## EXERCISE DIRECTIONS
Below are some records; reproduce every one of them exactly.

(Entries with parts and joints)
------------
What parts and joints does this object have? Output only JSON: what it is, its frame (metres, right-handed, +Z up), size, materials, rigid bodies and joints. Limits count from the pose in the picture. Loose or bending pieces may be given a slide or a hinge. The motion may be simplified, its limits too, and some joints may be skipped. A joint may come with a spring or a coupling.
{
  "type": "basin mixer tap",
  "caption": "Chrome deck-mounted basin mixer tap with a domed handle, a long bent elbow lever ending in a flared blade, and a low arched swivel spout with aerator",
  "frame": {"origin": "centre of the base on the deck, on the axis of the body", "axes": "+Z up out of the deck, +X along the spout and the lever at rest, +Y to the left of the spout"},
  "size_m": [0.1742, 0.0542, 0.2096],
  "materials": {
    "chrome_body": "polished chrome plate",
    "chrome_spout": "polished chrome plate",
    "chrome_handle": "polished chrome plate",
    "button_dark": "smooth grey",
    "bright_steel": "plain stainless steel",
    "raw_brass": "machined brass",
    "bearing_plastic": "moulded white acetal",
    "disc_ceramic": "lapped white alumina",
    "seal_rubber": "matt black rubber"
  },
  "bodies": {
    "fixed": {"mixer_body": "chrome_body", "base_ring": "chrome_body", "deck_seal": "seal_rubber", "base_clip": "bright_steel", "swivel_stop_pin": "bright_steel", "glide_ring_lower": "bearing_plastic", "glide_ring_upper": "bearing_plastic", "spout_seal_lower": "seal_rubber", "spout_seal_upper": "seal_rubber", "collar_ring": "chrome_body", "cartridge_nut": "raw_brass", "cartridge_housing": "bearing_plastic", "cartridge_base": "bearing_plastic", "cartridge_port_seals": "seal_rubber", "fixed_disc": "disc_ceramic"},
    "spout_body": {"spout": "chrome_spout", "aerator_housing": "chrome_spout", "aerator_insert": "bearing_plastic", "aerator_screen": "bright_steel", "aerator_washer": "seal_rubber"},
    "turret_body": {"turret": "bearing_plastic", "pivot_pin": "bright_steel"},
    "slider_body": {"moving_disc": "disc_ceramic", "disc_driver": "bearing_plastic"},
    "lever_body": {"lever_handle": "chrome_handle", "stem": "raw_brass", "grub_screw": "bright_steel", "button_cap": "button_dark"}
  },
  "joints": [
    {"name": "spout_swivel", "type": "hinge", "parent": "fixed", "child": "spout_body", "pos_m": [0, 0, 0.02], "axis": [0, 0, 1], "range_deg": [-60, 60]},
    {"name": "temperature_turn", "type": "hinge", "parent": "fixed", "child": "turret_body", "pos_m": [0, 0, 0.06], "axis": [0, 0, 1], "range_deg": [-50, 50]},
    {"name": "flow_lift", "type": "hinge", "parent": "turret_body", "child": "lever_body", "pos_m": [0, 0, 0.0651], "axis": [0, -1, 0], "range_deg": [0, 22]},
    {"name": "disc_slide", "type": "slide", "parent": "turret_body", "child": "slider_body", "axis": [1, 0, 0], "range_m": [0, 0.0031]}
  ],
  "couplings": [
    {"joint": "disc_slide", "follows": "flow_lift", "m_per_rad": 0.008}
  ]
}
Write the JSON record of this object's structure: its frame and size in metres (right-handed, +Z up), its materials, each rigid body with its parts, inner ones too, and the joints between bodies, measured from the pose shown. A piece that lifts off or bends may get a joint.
------------
## ANSWER TO THE PROBLEM
What parts and joints does this object have? Output only JSON: what it is, its frame (metres, right-handed, +Z up), size, materials, rigid bodies and joints. Limits count from the pose in the picture. Loose or bending pieces may be given a slide or a hinge. The motion may be simplified, its limits too, and some joints may be skipped. A joint may come with a spring or a coupling.
{
  "type": "basin mixer tap",
  "caption": "Chrome deck-mounted basin mixer tap with a domed handle, a long bent elbow lever ending in a flared blade, and a low arched swivel spout with aerator",
  "frame": {"origin": "centre of the base on the deck, on the axis of the body", "axes": "+Z up out of the deck, +X along the spout and the lever at rest, +Y to the left of the spout"},
  "size_m": [0.1742, 0.0542, 0.2096],
  "materials": {
    "chrome_body": "polished chrome plate",
    "chrome_spout": "polished chrome plate",
    "chrome_handle": "polished chrome plate",
    "button_dark": "smooth grey",
    "bright_steel": "plain stainless steel",
    "raw_brass": "machined brass",
    "bearing_plastic": "moulded white acetal",
    "disc_ceramic": "lapped white alumina",
    "seal_rubber": "matt black rubber"
  },
  "bodies": {
    "fixed": {"mixer_body": "chrome_body", "base_ring": "chrome_body", "deck_seal": "seal_rubber", "base_clip": "bright_steel", "swivel_stop_pin": "bright_steel", "glide_ring_lower": "bearing_plastic", "glide_ring_upper": "bearing_plastic", "spout_seal_lower": "seal_rubber", "spout_seal_upper": "seal_rubber", "collar_ring": "chrome_body", "cartridge_nut": "raw_brass", "cartridge_housing": "bearing_plastic", "cartridge_base": "bearing_plastic", "cartridge_port_seals": "seal_rubber", "fixed_disc": "disc_ceramic"},
    "spout_body": {"spout": "chrome_spout", "aerator_housing": "chrome_spout", "aerator_insert": "bearing_plastic", "aerator_screen": "bright_steel", "aerator_washer": "seal_rubber"},
    "turret_body": {"turret": "bearing_plastic", "pivot_pin": "bright_steel"},
    "slider_body": {"moving_disc": "disc_ceramic", "disc_driver": "bearing_plastic"},
    "lever_body": {"lever_handle": "chrome_handle", "stem": "raw_brass", "grub_screw": "bright_steel", "button_cap": "button_dark"}
  },
  "joints": [
    {"name": "spout_swivel", "type": "hinge", "parent": "fixed", "child": "spout_body", "pos_m": [0, 0, 0.02], "axis": [0, 0, 1], "range_deg": [-60, 60]},
    {"name": "temperature_turn", "type": "hinge", "parent": "fixed", "child": "turret_body", "pos_m": [0, 0, 0.06], "axis": [0, 0, 1], "range_deg": [-50, 50]},
    {"name": "flow_lift", "type": "hinge", "parent": "turret_body", "child": "lever_body", "pos_m": [0, 0, 0.0651], "axis": [0, -1, 0], "range_deg": [0, 22]},
    {"name": "disc_slide", "type": "slide", "parent": "turret_body", "child": "slider_body", "axis": [1, 0, 0], "range_m": [0, 0.0031]}
  ],
  "couplings": [
    {"joint": "disc_slide", "follows": "flow_lift", "m_per_rad": 0.008}
  ]
}
Write the JSON record of this object's structure: its frame and size in metres (right-handed, +Z up), its materials, each rigid body with its parts, inner ones too, and the joints between bodies, measured from the pose shown. A piece that lifts off or bends may get a joint.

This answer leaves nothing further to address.